### EXERCISE GOAL
Would you restate all the data that follows, word for word?

### DATA FOR THIS TASK
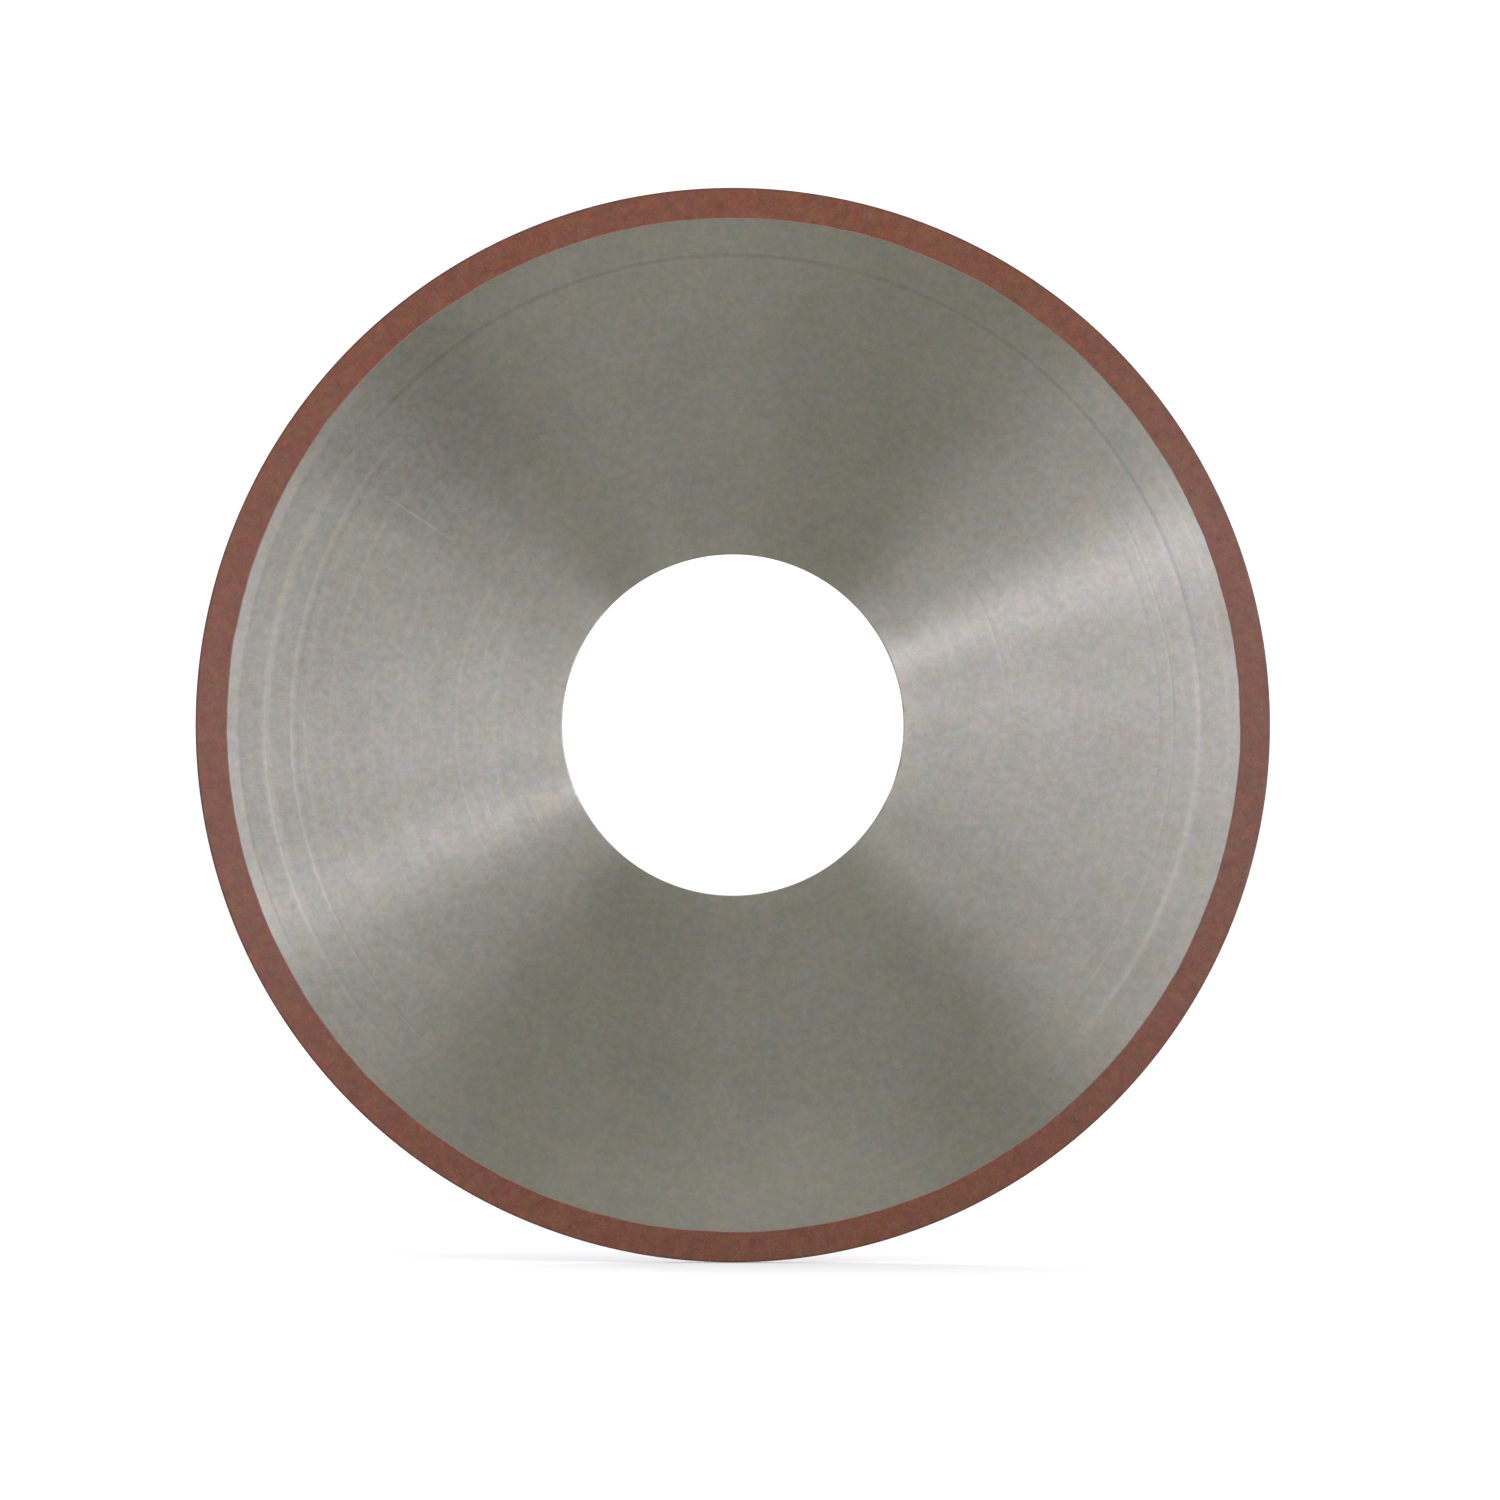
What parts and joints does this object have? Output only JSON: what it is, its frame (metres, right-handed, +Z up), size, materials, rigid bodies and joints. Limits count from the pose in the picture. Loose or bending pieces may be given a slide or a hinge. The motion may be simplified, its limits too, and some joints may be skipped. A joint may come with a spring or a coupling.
{
  "type": "diamond grinding wheel",
  "caption": "Thin straight grinding wheel: a turned steel disc with a plain bore and a narrow continuous resin-bond diamond rim standing slightly proud of its faces.",
  "frame": {"origin": "centre of the wheel, on its axis and halfway through its thickness", "axes": "+Y along the wheel's axis, +Z up with the wheel standing on edge, +X to the right seen from -Y"},
  "size_m": [0.1, 0.0012, 0.1],
  "materials": {
    "core_steel": "satin",
    "primer_resin": "satin",
    "abrasive_resin": "matte"
  },
  "bodies": {
    "root": {"core_disc": "core_steel", "bond_layer": "primer_resin", "abrasive_rim": "abrasive_resin"}
  },
  "joints": []
}
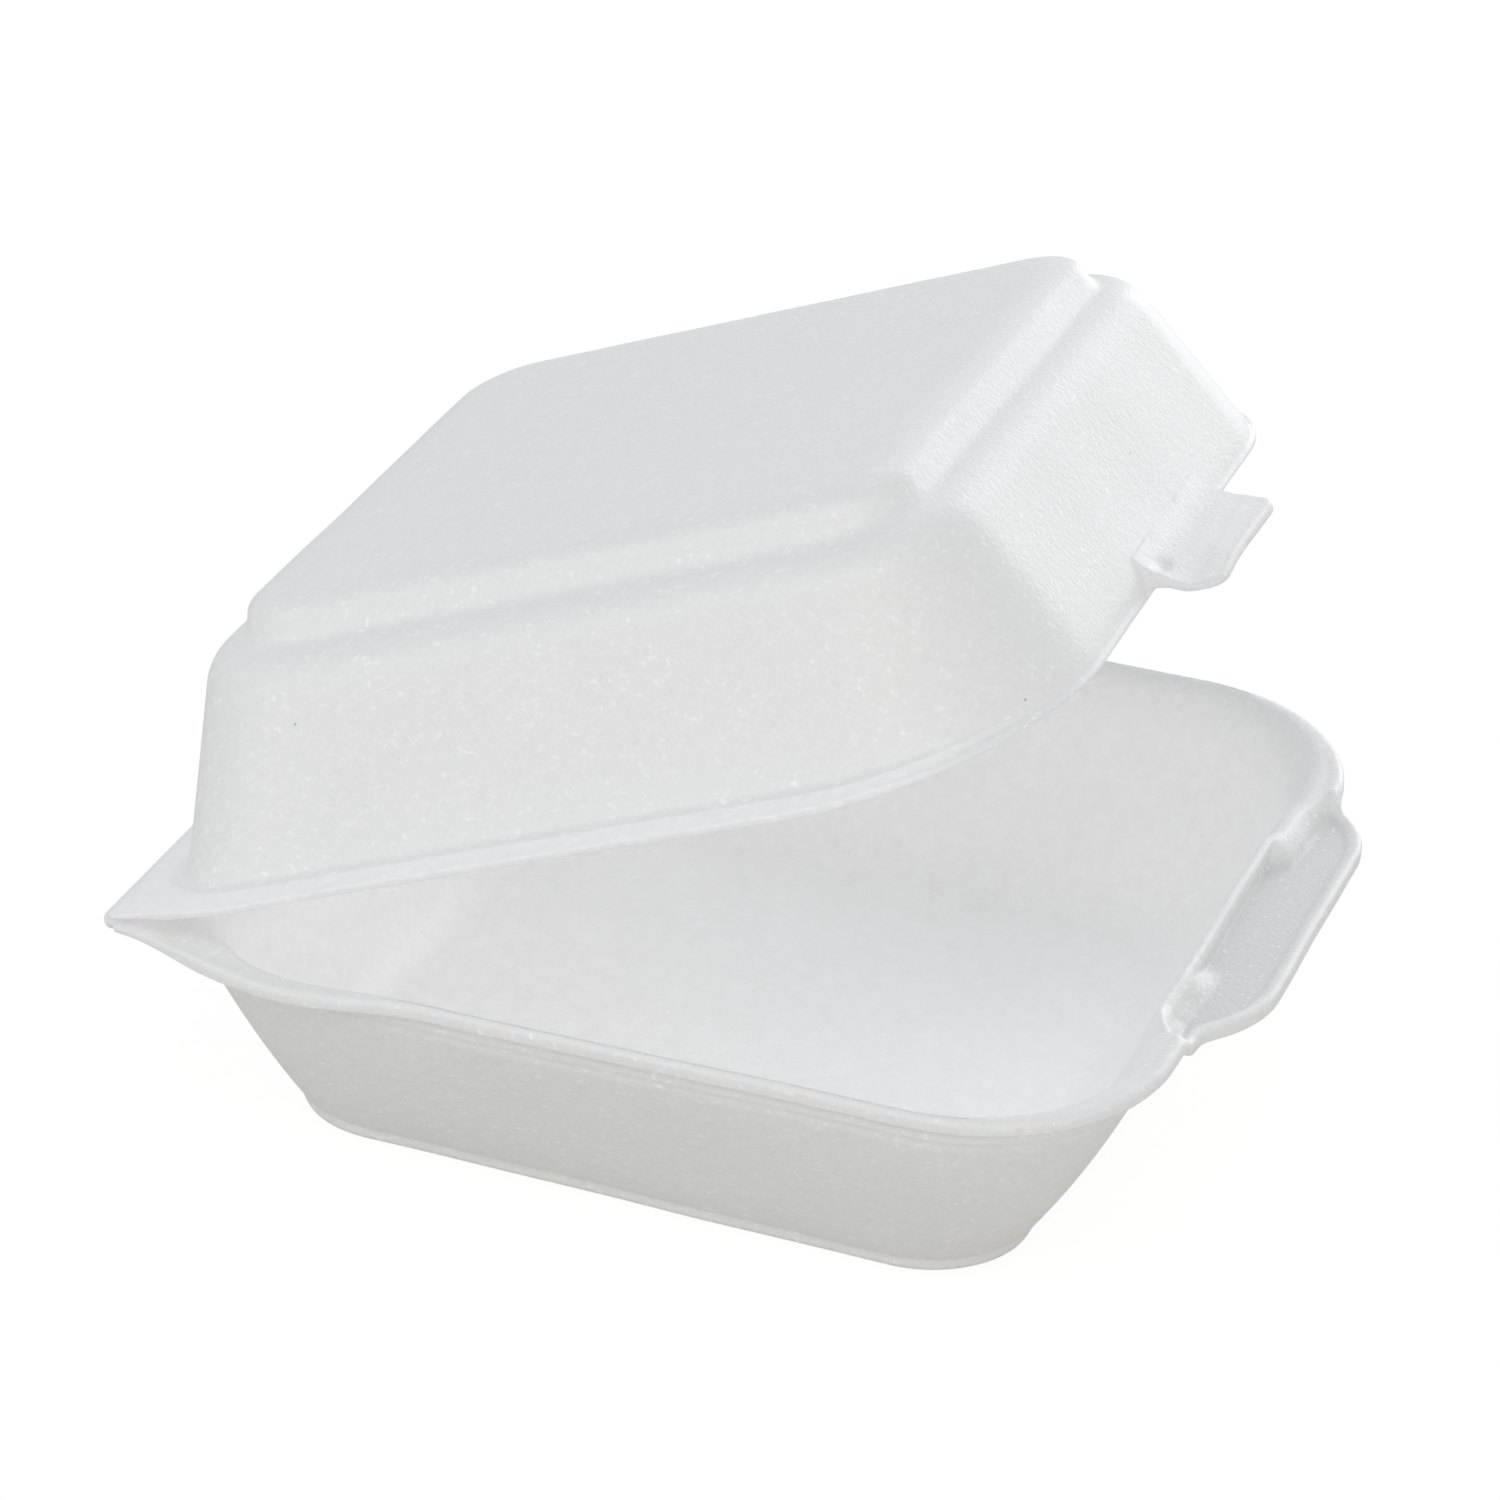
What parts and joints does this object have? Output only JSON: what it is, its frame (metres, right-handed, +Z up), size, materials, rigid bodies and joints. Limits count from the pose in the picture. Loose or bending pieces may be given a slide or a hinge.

### EXPECTED ANSWER
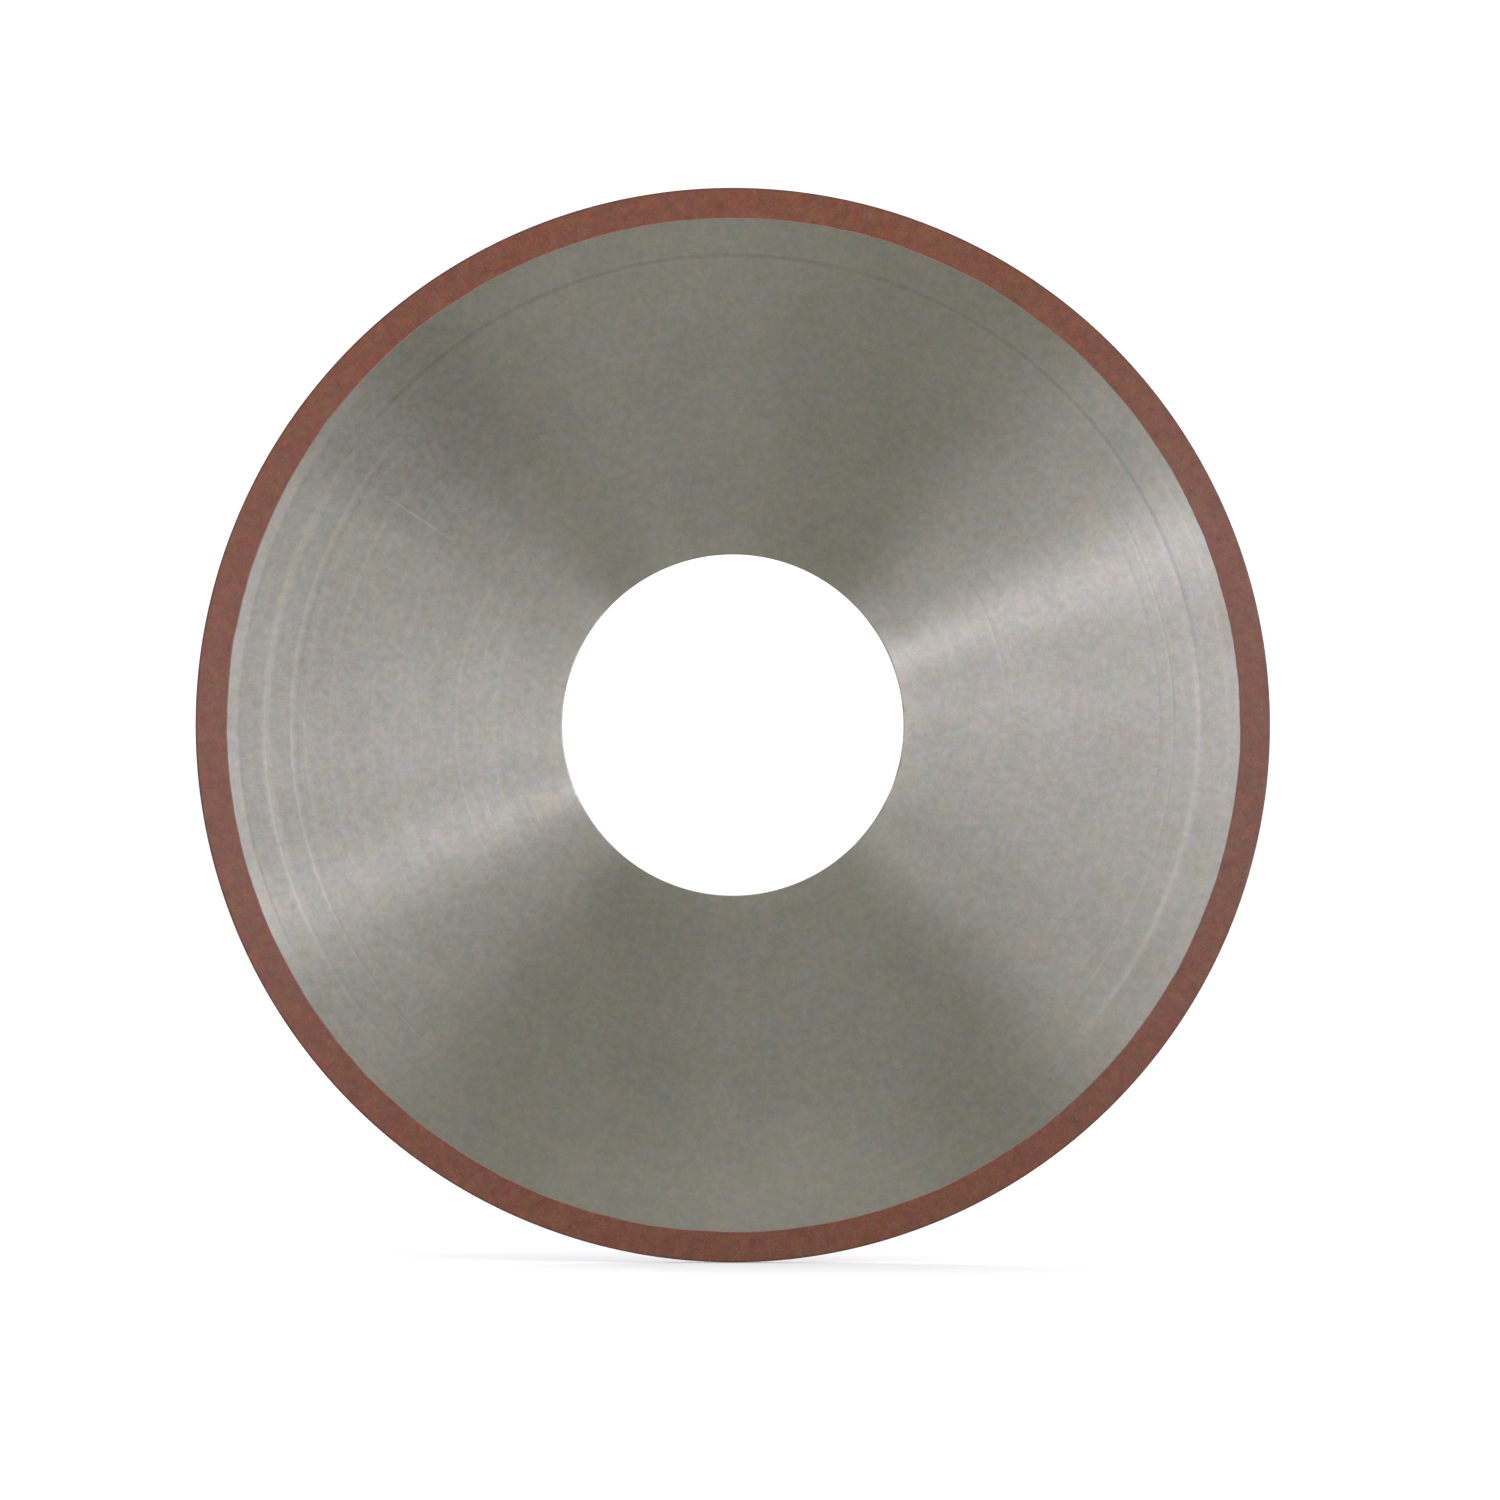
What parts and joints does this object have? Output only JSON: what it is, its frame (metres, right-handed, +Z up), size, materials, rigid bodies and joints. Limits count from the pose in the picture. Loose or bending pieces may be given a slide or a hinge. The motion may be simplified, its limits too, and some joints may be skipped. A joint may come with a spring or a coupling.
{
  "type": "diamond grinding wheel",
  "caption": "Thin straight grinding wheel: a turned steel disc with a plain bore and a narrow continuous resin-bond diamond rim standing slightly proud of its faces.",
  "frame": {"origin": "centre of the wheel, on its axis and halfway through its thickness", "axes": "+Y along the wheel's axis, +Z up with the wheel standing on edge, +X to the right seen from -Y"},
  "size_m": [0.1, 0.0012, 0.1],
  "materials": {
    "core_steel": "satin",
    "primer_resin": "satin",
    "abrasive_resin": "matte"
  },
  "bodies": {
    "root": {"core_disc": "core_steel", "bond_layer": "primer_resin", "abrasive_rim": "abrasive_resin"}
  },
  "joints": []
}
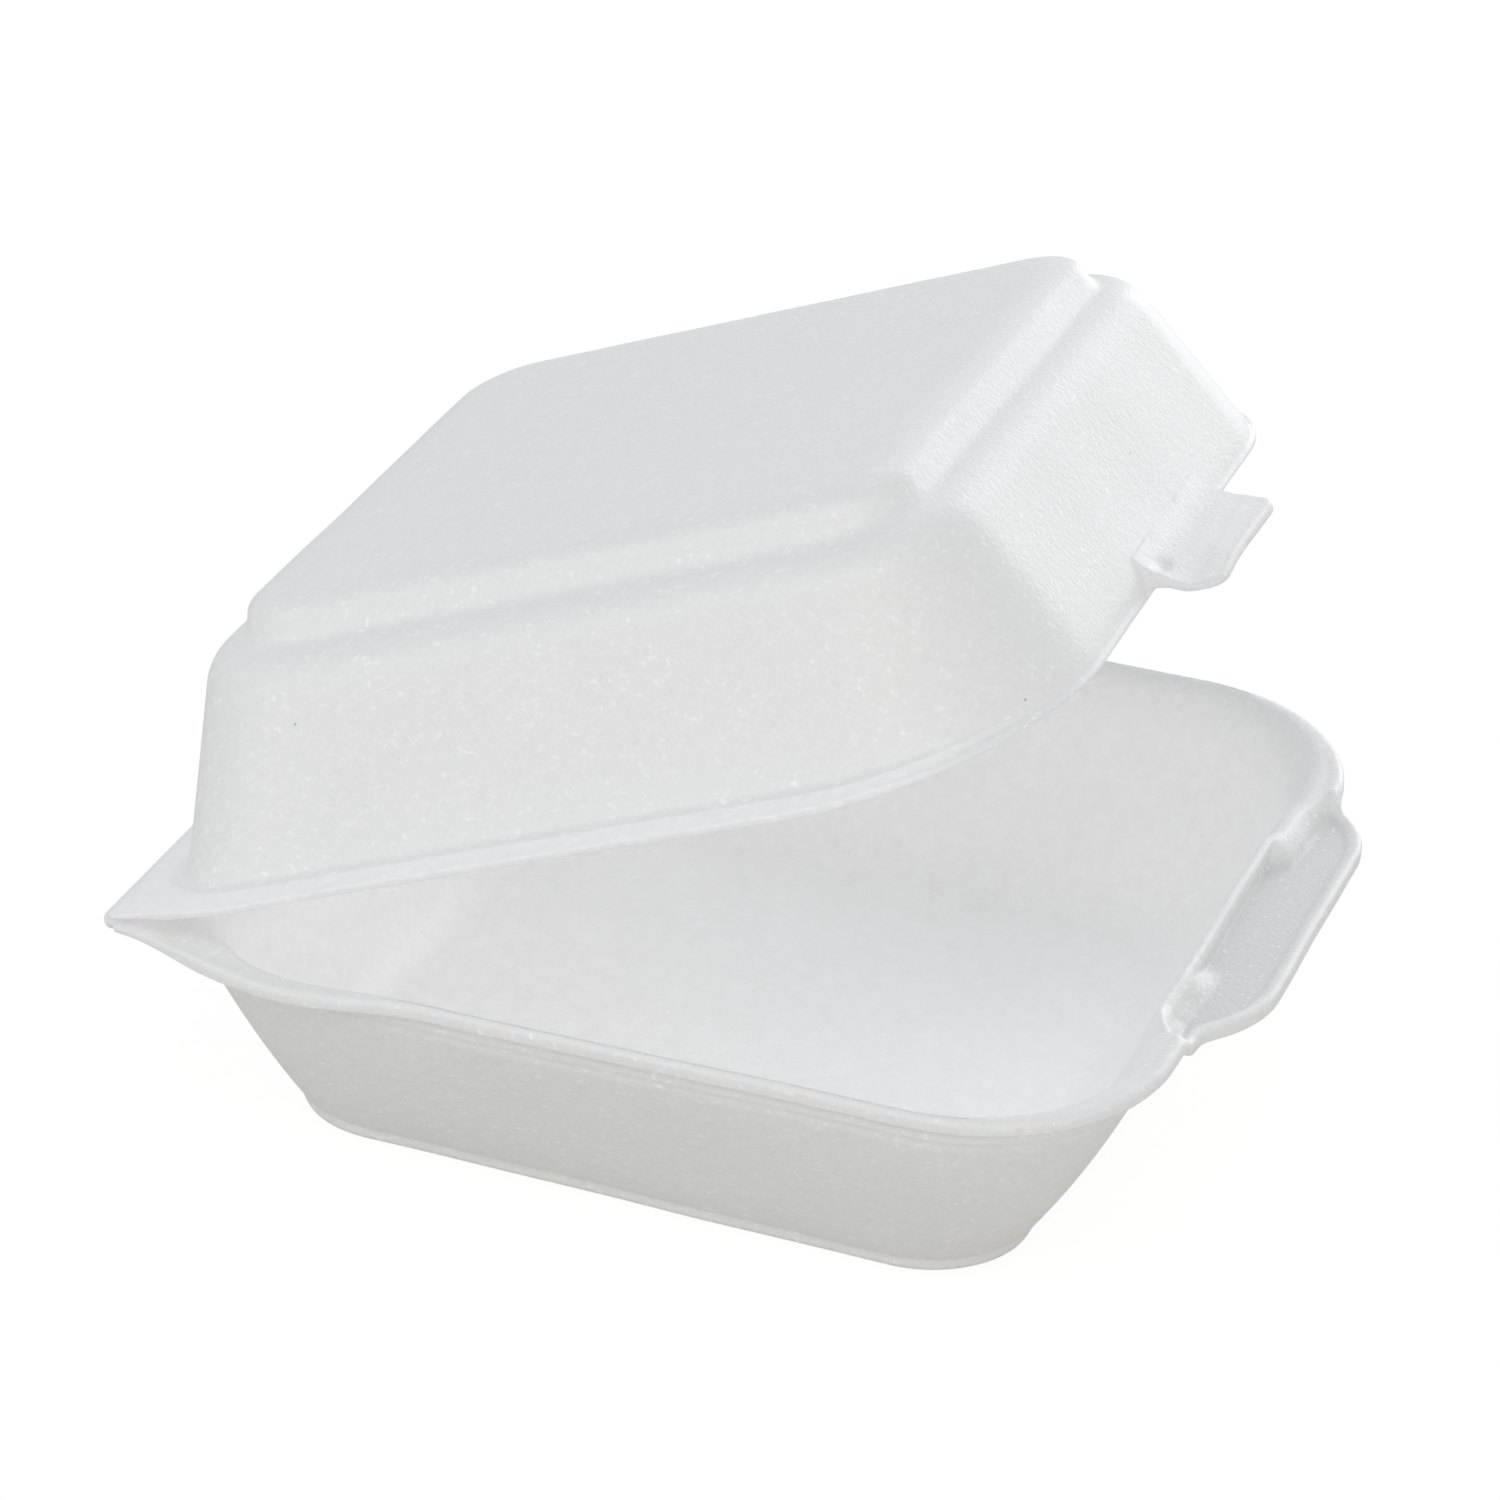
What parts and joints does this object have? Output only JSON: what it is, its frame (metres, right-handed, +Z up), size, materials, rigid bodies and joints. Limits count from the pose in the picture. Loose or bending pieces may be given a slide or a hinge.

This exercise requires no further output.